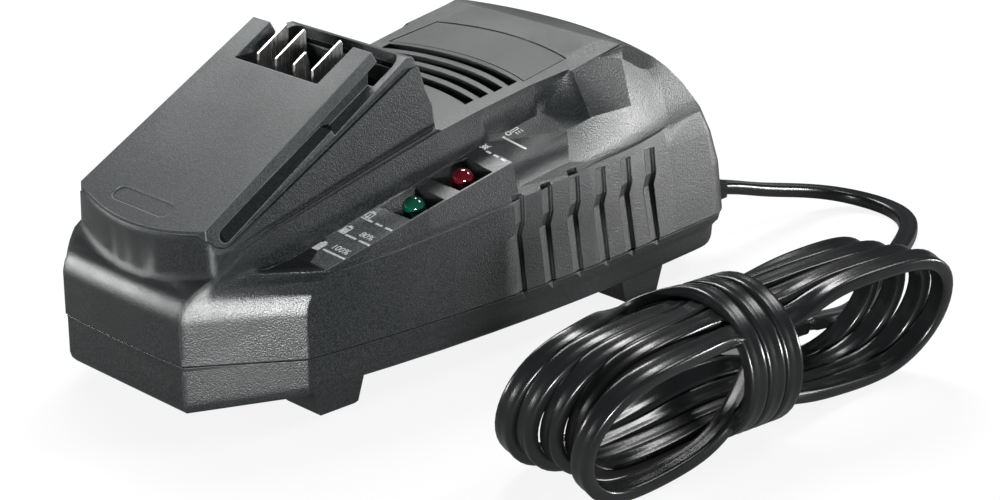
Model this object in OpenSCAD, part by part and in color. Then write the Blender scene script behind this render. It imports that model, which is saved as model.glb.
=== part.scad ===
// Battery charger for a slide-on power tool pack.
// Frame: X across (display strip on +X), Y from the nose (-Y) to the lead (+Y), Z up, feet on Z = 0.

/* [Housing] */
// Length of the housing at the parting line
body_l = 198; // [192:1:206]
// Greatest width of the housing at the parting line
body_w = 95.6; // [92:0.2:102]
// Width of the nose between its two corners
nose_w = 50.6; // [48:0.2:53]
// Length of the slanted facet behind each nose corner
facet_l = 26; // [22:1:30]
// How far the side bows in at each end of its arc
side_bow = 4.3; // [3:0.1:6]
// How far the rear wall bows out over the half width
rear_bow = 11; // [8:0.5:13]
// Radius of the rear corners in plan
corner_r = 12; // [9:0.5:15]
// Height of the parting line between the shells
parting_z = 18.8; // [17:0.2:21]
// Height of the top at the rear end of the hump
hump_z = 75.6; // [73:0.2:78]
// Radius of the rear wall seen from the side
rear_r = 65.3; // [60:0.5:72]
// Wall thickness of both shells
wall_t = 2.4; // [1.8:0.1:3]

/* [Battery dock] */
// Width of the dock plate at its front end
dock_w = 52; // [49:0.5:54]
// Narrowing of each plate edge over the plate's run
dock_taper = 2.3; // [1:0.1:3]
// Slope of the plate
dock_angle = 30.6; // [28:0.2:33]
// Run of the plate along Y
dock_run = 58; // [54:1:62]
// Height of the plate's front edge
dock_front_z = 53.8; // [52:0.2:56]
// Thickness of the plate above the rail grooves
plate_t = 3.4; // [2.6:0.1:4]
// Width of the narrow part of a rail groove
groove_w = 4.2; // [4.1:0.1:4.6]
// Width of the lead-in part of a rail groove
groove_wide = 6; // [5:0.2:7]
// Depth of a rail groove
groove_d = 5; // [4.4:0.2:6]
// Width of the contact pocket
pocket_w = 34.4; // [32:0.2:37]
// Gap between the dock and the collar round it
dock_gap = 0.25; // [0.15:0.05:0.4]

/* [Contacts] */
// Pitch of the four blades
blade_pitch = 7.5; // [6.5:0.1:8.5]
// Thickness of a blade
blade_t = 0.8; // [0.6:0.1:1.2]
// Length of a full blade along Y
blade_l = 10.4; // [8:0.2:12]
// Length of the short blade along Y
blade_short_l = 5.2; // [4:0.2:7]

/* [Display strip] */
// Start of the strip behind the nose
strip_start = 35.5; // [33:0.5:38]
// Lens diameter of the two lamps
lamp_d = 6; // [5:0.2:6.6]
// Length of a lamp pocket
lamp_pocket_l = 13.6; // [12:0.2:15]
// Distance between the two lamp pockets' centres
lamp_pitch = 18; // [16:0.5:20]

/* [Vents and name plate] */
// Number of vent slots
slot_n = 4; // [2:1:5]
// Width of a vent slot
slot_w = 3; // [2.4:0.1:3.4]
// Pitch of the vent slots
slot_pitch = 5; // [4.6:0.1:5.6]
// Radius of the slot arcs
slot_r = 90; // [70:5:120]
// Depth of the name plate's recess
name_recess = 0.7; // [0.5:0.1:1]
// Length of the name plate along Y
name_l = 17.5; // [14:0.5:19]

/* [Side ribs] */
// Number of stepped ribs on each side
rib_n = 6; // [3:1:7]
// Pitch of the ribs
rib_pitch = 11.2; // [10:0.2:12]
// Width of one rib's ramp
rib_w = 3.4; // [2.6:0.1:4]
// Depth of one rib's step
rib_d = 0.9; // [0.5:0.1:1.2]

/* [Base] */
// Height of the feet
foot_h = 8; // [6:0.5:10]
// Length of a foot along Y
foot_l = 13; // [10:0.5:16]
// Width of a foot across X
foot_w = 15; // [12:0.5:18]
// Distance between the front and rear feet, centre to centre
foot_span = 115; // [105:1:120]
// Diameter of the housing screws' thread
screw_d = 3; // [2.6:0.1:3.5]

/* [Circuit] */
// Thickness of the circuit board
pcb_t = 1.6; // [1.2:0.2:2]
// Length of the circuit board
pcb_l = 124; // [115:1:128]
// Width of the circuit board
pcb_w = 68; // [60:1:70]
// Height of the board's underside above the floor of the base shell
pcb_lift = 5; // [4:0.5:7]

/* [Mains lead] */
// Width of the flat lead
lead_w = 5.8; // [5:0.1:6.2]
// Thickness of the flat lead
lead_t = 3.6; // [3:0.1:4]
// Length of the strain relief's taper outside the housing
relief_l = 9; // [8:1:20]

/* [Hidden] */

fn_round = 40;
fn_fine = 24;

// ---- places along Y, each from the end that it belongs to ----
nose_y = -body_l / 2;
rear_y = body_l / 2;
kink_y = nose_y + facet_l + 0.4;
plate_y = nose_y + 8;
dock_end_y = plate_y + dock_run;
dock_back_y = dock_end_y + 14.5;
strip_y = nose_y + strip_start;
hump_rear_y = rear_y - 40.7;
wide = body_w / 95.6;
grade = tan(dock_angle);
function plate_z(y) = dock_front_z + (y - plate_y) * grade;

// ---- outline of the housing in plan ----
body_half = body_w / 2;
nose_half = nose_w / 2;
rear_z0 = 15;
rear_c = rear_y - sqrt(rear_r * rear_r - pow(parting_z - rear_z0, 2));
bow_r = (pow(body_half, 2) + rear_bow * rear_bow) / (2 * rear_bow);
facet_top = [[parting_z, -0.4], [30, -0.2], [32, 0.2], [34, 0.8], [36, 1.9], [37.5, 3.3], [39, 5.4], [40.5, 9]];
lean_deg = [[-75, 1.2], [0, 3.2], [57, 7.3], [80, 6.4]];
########
-- SET PROBLEM --
Write out the whole listing exactly.

-- SOLUTION FOR THIS PROBLEM --
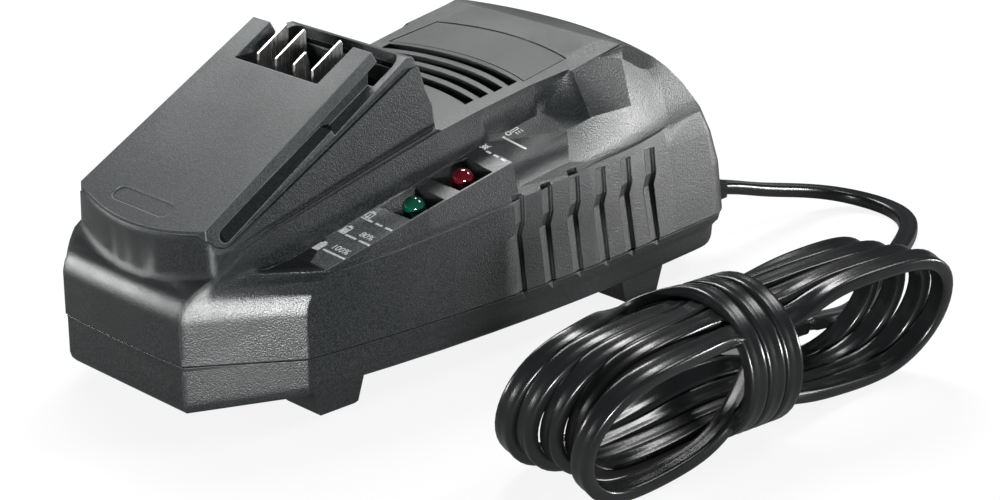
Model this object in OpenSCAD, part by part and in color. Then write the Blender scene script behind this render. It imports that model, which is saved as model.glb.
=== part.scad ===
// Battery charger for a slide-on power tool pack.
// Frame: X across (display strip on +X), Y from the nose (-Y) to the lead (+Y), Z up, feet on Z = 0.

/* [Housing] */
// Length of the housing at the parting line
body_l = 198; // [192:1:206]
// Greatest width of the housing at the parting line
body_w = 95.6; // [92:0.2:102]
// Width of the nose between its two corners
nose_w = 50.6; // [48:0.2:53]
// Length of the slanted facet behind each nose corner
facet_l = 26; // [22:1:30]
// How far the side bows in at each end of its arc
side_bow = 4.3; // [3:0.1:6]
// How far the rear wall bows out over the half width
rear_bow = 11; // [8:0.5:13]
// Radius of the rear corners in plan
corner_r = 12; // [9:0.5:15]
// Height of the parting line between the shells
parting_z = 18.8; // [17:0.2:21]
// Height of the top at the rear end of the hump
hump_z = 75.6; // [73:0.2:78]
// Radius of the rear wall seen from the side
rear_r = 65.3; // [60:0.5:72]
// Wall thickness of both shells
wall_t = 2.4; // [1.8:0.1:3]

/* [Battery dock] */
// Width of the dock plate at its front end
dock_w = 52; // [49:0.5:54]
// Narrowing of each plate edge over the plate's run
dock_taper = 2.3; // [1:0.1:3]
// Slope of the plate
dock_angle = 30.6; // [28:0.2:33]
// Run of the plate along Y
dock_run = 58; // [54:1:62]
// Height of the plate's front edge
dock_front_z = 53.8; // [52:0.2:56]
// Thickness of the plate above the rail grooves
plate_t = 3.4; // [2.6:0.1:4]
// Width of the narrow part of a rail groove
groove_w = 4.2; // [4.1:0.1:4.6]
// Width of the lead-in part of a rail groove
groove_wide = 6; // [5:0.2:7]
// Depth of a rail groove
groove_d = 5; // [4.4:0.2:6]
// Width of the contact pocket
pocket_w = 34.4; // [32:0.2:37]
// Gap between the dock and the collar round it
dock_gap = 0.25; // [0.15:0.05:0.4]

/* [Contacts] */
// Pitch of the four blades
blade_pitch = 7.5; // [6.5:0.1:8.5]
// Thickness of a blade
blade_t = 0.8; // [0.6:0.1:1.2]
// Length of a full blade along Y
blade_l = 10.4; // [8:0.2:12]
// Length of the short blade along Y
blade_short_l = 5.2; // [4:0.2:7]

/* [Display strip] */
// Start of the strip behind the nose
strip_start = 35.5; // [33:0.5:38]
// Lens diameter of the two lamps
lamp_d = 6; // [5:0.2:6.6]
// Length of a lamp pocket
lamp_pocket_l = 13.6; // [12:0.2:15]
// Distance between the two lamp pockets' centres
lamp_pitch = 18; // [16:0.5:20]

/* [Vents and name plate] */
// Number of vent slots
slot_n = 4; // [2:1:5]
// Width of a vent slot
slot_w = 3; // [2.4:0.1:3.4]
// Pitch of the vent slots
slot_pitch = 5; // [4.6:0.1:5.6]
// Radius of the slot arcs
slot_r = 90; // [70:5:120]
// Depth of the name plate's recess
name_recess = 0.7; // [0.5:0.1:1]
// Length of the name plate along Y
name_l = 17.5; // [14:0.5:19]

/* [Side ribs] */
// Number of stepped ribs on each side
rib_n = 6; // [3:1:7]
// Pitch of the ribs
rib_pitch = 11.2; // [10:0.2:12]
// Width of one rib's ramp
rib_w = 3.4; // [2.6:0.1:4]
// Depth of one rib's step
rib_d = 0.9; // [0.5:0.1:1.2]

/* [Base] */
// Height of the feet
foot_h = 8; // [6:0.5:10]
// Length of a foot along Y
foot_l = 13; // [10:0.5:16]
// Width of a foot across X
foot_w = 15; // [12:0.5:18]
// Distance between the front and rear feet, centre to centre
foot_span = 115; // [105:1:120]
// Diameter of the housing screws' thread
screw_d = 3; // [2.6:0.1:3.5]

/* [Circuit] */
// Thickness of the circuit board
pcb_t = 1.6; // [1.2:0.2:2]
// Length of the circuit board
pcb_l = 124; // [115:1:128]
// Width of the circuit board
pcb_w = 68; // [60:1:70]
// Height of the board's underside above the floor of the base shell
pcb_lift = 5; // [4:0.5:7]

/* [Mains lead] */
// Width of the flat lead
lead_w = 5.8; // [5:0.1:6.2]
// Thickness of the flat lead
lead_t = 3.6; // [3:0.1:4]
// Length of the strain relief's taper outside the housing
relief_l = 9; // [8:1:20]

/* [Hidden] */

fn_round = 40;
fn_fine = 24;

// ---- places along Y, each from the end that it belongs to ----
nose_y = -body_l / 2;
rear_y = body_l / 2;
kink_y = nose_y + facet_l + 0.4;
plate_y = nose_y + 8;
dock_end_y = plate_y + dock_run;
dock_back_y = dock_end_y + 14.5;
strip_y = nose_y + strip_start;
hump_rear_y = rear_y - 40.7;
wide = body_w / 95.6;
grade = tan(dock_angle);
function plate_z(y) = dock_front_z + (y - plate_y) * grade;

// ---- outline of the housing in plan ----
body_half = body_w / 2;
nose_half = nose_w / 2;
rear_z0 = 15;
rear_c = rear_y - sqrt(rear_r * rear_r - pow(parting_z - rear_z0, 2));
bow_r = (pow(body_half, 2) + rear_bow * rear_bow) / (2 * rear_bow);
facet_top = [[parting_z, -0.4], [30, -0.2], [32, 0.2], [34, 0.8], [36, 1.9], [37.5, 3.3], [39, 5.4], [40.5, 9]];
lean_deg = [[-75, 1.2], [0, 3.2], [57, 7.3], [80, 6.4]];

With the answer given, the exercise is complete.